In a supporting affidavit, she deposed to the fact that the ASUU strike had affected her adversely as her plans of graduating this academic year 2022 and applying for admission into the Nigerian Law School had been thwarted.

She, therefore, asked the court to “declare that refusal, failure, or neglect of the 1st, 2nd, 3rd, 4th, 5th, 10th, and 11th Respondents to put an end to the lingering industrial action (strike) of the members of the second respondent is wrongful, gross failure of duty to the future of Nigeria, an act of negligence to their constitutional responsibilities and amounts to a gross violation of the Applicants’ constitutional rights to a meaningful life, association, education, and developed capacity to own functional intellectual cum physical property.

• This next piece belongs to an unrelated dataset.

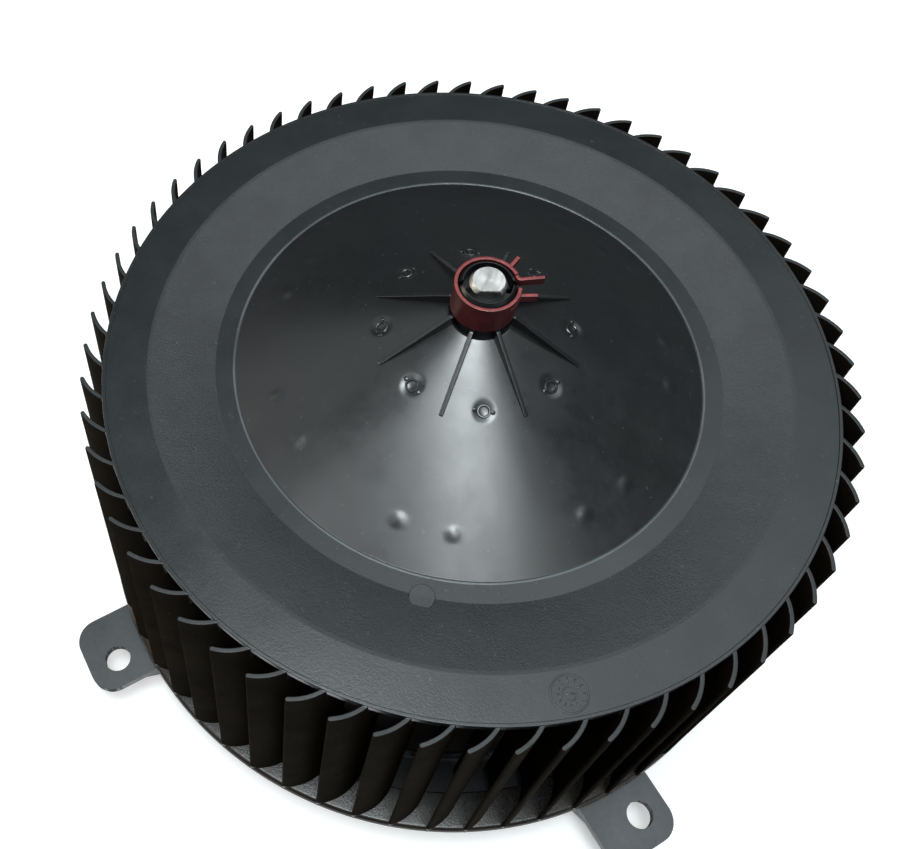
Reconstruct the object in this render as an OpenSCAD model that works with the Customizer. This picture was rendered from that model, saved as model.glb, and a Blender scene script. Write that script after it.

“A declaration that refusal, failure, or neglect of the 1st, 2nd, 3rd, 4th, 5th, 10th, and 11th Respondents to put an end to the lingering industrial action (strike) of the members of the 2nd Respondent Union (most of whose children are abroad attending the best universities) is a function of the act of discrimination in the affording of educational opportunities to their children abroad and the neglected Applicant and teeming types all over the country.

“An order compelling the 1st, 2nd, 3rd, 4th, 5th, 10th and 11th Respondents to immediately and forthwith inaugurate a Save the Future Think-Tank Committee of all parties herein or their representatives and other key stakeholders from all tiers of government and segments of the Nigerian societies as to map out immediate steps as to end the ongoing strike by 2nd Respondent and ensure uninterrupted academic calendar in all Nigerian tertiary institutions even in times of any of the industrial disputes in the sector.”

Meanwhile, no date has yet been fixed for the hearing of the suit.